▸ **Request**:
Output the material below in its entirety, exactly as given.
START
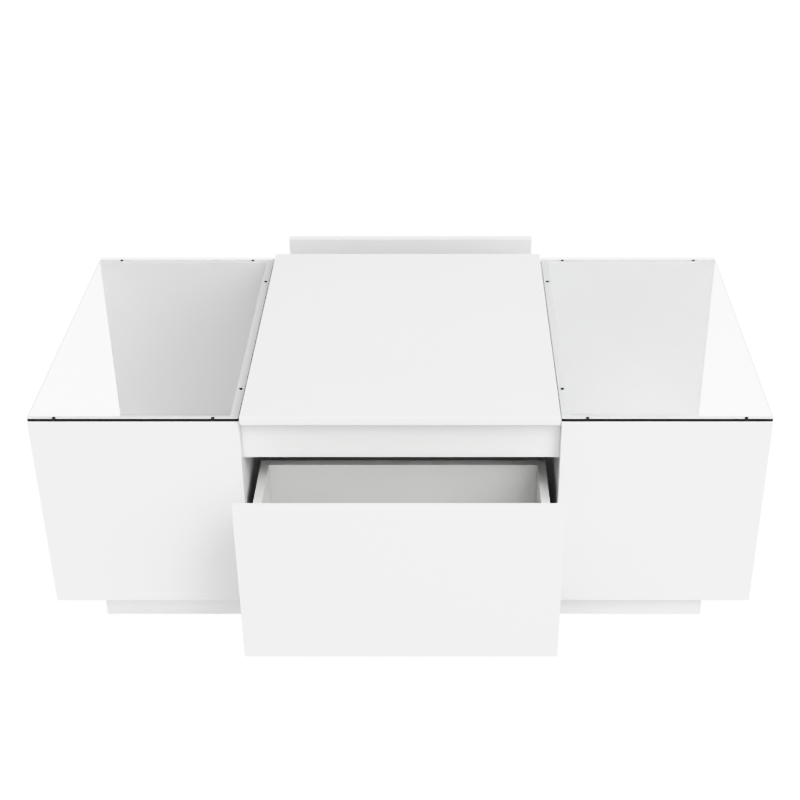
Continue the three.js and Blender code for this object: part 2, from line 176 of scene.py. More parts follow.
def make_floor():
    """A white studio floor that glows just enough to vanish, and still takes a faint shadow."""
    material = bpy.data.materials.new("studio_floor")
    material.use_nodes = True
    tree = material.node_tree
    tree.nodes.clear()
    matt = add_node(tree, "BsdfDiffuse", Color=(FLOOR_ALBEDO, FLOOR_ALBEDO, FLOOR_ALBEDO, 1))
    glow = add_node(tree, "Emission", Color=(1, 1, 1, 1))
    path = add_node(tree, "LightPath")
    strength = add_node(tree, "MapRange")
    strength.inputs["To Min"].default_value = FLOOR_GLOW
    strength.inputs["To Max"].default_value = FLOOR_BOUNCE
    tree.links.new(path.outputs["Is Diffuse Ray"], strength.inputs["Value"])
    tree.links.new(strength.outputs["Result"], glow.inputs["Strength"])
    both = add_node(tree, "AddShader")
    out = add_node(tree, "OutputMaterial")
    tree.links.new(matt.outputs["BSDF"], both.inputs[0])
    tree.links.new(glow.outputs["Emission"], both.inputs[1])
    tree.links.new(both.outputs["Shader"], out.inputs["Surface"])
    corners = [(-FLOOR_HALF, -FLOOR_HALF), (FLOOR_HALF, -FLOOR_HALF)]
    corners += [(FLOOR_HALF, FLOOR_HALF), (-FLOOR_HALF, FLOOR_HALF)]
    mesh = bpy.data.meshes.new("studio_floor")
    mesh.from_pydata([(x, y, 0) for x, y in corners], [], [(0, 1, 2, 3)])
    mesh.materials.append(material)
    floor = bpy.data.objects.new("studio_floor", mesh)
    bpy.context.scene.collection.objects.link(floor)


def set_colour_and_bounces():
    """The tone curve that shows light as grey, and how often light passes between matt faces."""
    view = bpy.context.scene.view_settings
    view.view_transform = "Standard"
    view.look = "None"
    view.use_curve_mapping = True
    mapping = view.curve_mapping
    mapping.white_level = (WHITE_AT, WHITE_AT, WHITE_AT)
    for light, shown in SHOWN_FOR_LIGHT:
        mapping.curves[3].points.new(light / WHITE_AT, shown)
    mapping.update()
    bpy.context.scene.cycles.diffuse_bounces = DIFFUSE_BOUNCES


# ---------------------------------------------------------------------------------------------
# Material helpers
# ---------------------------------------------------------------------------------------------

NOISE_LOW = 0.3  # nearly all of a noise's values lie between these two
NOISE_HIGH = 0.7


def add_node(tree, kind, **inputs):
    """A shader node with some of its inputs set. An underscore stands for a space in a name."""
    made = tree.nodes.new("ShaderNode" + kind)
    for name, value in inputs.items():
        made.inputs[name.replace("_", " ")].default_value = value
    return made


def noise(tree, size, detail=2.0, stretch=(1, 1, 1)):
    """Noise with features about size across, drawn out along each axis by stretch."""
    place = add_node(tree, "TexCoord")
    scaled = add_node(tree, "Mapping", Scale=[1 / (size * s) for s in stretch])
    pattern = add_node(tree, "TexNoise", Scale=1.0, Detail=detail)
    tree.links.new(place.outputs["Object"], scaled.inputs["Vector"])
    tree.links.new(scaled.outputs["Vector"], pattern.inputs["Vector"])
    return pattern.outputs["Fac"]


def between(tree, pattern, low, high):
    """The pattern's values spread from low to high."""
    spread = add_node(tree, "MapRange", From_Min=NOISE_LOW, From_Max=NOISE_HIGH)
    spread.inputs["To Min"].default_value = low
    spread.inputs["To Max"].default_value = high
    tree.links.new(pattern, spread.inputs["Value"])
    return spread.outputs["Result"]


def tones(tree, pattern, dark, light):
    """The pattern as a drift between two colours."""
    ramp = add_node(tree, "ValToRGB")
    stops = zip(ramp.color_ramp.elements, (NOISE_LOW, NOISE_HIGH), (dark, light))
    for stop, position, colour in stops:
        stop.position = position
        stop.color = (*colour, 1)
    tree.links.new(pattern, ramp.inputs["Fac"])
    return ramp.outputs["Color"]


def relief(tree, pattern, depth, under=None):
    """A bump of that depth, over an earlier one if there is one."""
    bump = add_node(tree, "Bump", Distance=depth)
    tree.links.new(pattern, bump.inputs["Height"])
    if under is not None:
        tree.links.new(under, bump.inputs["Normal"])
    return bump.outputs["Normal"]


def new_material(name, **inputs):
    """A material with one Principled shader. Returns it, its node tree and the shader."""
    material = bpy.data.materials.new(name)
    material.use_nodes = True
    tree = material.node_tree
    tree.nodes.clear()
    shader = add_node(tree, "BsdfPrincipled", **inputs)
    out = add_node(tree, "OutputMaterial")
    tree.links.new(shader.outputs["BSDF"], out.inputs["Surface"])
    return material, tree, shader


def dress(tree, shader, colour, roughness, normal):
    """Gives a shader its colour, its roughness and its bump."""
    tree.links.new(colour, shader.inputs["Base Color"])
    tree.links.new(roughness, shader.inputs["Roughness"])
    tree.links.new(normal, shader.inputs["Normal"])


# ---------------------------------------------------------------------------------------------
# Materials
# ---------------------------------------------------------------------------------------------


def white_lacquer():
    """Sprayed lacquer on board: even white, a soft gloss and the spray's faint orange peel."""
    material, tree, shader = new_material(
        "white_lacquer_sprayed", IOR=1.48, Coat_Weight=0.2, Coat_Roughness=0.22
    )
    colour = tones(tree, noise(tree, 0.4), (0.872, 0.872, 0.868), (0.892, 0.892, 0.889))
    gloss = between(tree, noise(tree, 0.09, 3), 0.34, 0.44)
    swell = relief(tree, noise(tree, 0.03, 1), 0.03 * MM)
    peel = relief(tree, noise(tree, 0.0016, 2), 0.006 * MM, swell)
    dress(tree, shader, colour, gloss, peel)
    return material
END
▸ **Response to the task**:
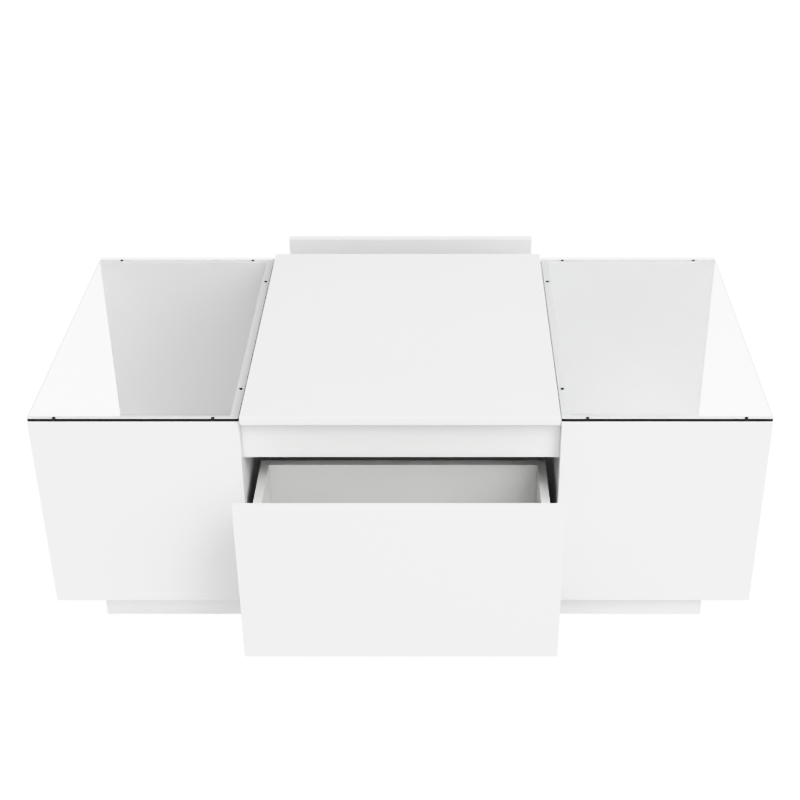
Continue the three.js and Blender code for this object: part 2, from line 176 of scene.py. More parts follow.
def make_floor():
    """A white studio floor that glows just enough to vanish, and still takes a faint shadow."""
    material = bpy.data.materials.new("studio_floor")
    material.use_nodes = True
    tree = material.node_tree
    tree.nodes.clear()
    matt = add_node(tree, "BsdfDiffuse", Color=(FLOOR_ALBEDO, FLOOR_ALBEDO, FLOOR_ALBEDO, 1))
    glow = add_node(tree, "Emission", Color=(1, 1, 1, 1))
    path = add_node(tree, "LightPath")
    strength = add_node(tree, "MapRange")
    strength.inputs["To Min"].default_value = FLOOR_GLOW
    strength.inputs["To Max"].default_value = FLOOR_BOUNCE
    tree.links.new(path.outputs["Is Diffuse Ray"], strength.inputs["Value"])
    tree.links.new(strength.outputs["Result"], glow.inputs["Strength"])
    both = add_node(tree, "AddShader")
    out = add_node(tree, "OutputMaterial")
    tree.links.new(matt.outputs["BSDF"], both.inputs[0])
    tree.links.new(glow.outputs["Emission"], both.inputs[1])
    tree.links.new(both.outputs["Shader"], out.inputs["Surface"])
    corners = [(-FLOOR_HALF, -FLOOR_HALF), (FLOOR_HALF, -FLOOR_HALF)]
    corners += [(FLOOR_HALF, FLOOR_HALF), (-FLOOR_HALF, FLOOR_HALF)]
    mesh = bpy.data.meshes.new("studio_floor")
    mesh.from_pydata([(x, y, 0) for x, y in corners], [], [(0, 1, 2, 3)])
    mesh.materials.append(material)
    floor = bpy.data.objects.new("studio_floor", mesh)
    bpy.context.scene.collection.objects.link(floor)


def set_colour_and_bounces():
    """The tone curve that shows light as grey, and how often light passes between matt faces."""
    view = bpy.context.scene.view_settings
    view.view_transform = "Standard"
    view.look = "None"
    view.use_curve_mapping = True
    mapping = view.curve_mapping
    mapping.white_level = (WHITE_AT, WHITE_AT, WHITE_AT)
    for light, shown in SHOWN_FOR_LIGHT:
        mapping.curves[3].points.new(light / WHITE_AT, shown)
    mapping.update()
    bpy.context.scene.cycles.diffuse_bounces = DIFFUSE_BOUNCES


# ---------------------------------------------------------------------------------------------
# Material helpers
# ---------------------------------------------------------------------------------------------

NOISE_LOW = 0.3  # nearly all of a noise's values lie between these two
NOISE_HIGH = 0.7


def add_node(tree, kind, **inputs):
    """A shader node with some of its inputs set. An underscore stands for a space in a name."""
    made = tree.nodes.new("ShaderNode" + kind)
    for name, value in inputs.items():
        made.inputs[name.replace("_", " ")].default_value = value
    return made


def noise(tree, size, detail=2.0, stretch=(1, 1, 1)):
    """Noise with features about size across, drawn out along each axis by stretch."""
    place = add_node(tree, "TexCoord")
    scaled = add_node(tree, "Mapping", Scale=[1 / (size * s) for s in stretch])
    pattern = add_node(tree, "TexNoise", Scale=1.0, Detail=detail)
    tree.links.new(place.outputs["Object"], scaled.inputs["Vector"])
    tree.links.new(scaled.outputs["Vector"], pattern.inputs["Vector"])
    return pattern.outputs["Fac"]


def between(tree, pattern, low, high):
    """The pattern's values spread from low to high."""
    spread = add_node(tree, "MapRange", From_Min=NOISE_LOW, From_Max=NOISE_HIGH)
    spread.inputs["To Min"].default_value = low
    spread.inputs["To Max"].default_value = high
    tree.links.new(pattern, spread.inputs["Value"])
    return spread.outputs["Result"]


def tones(tree, pattern, dark, light):
    """The pattern as a drift between two colours."""
    ramp = add_node(tree, "ValToRGB")
    stops = zip(ramp.color_ramp.elements, (NOISE_LOW, NOISE_HIGH), (dark, light))
    for stop, position, colour in stops:
        stop.position = position
        stop.color = (*colour, 1)
    tree.links.new(pattern, ramp.inputs["Fac"])
    return ramp.outputs["Color"]


def relief(tree, pattern, depth, under=None):
    """A bump of that depth, over an earlier one if there is one."""
    bump = add_node(tree, "Bump", Distance=depth)
    tree.links.new(pattern, bump.inputs["Height"])
    if under is not None:
        tree.links.new(under, bump.inputs["Normal"])
    return bump.outputs["Normal"]


def new_material(name, **inputs):
    """A material with one Principled shader. Returns it, its node tree and the shader."""
    material = bpy.data.materials.new(name)
    material.use_nodes = True
    tree = material.node_tree
    tree.nodes.clear()
    shader = add_node(tree, "BsdfPrincipled", **inputs)
    out = add_node(tree, "OutputMaterial")
    tree.links.new(shader.outputs["BSDF"], out.inputs["Surface"])
    return material, tree, shader


def dress(tree, shader, colour, roughness, normal):
    """Gives a shader its colour, its roughness and its bump."""
    tree.links.new(colour, shader.inputs["Base Color"])
    tree.links.new(roughness, shader.inputs["Roughness"])
    tree.links.new(normal, shader.inputs["Normal"])


# ---------------------------------------------------------------------------------------------
# Materials
# ---------------------------------------------------------------------------------------------


def white_lacquer():
    """Sprayed lacquer on board: even white, a soft gloss and the spray's faint orange peel."""
    material, tree, shader = new_material(
        "white_lacquer_sprayed", IOR=1.48, Coat_Weight=0.2, Coat_Roughness=0.22
    )
    colour = tones(tree, noise(tree, 0.4), (0.872, 0.872, 0.868), (0.892, 0.892, 0.889))
    gloss = between(tree, noise(tree, 0.09, 3), 0.34, 0.44)
    swell = relief(tree, noise(tree, 0.03, 1), 0.03 * MM)
    peel = relief(tree, noise(tree, 0.0016, 2), 0.006 * MM, swell)
    dress(tree, shader, colour, gloss, peel)
    return material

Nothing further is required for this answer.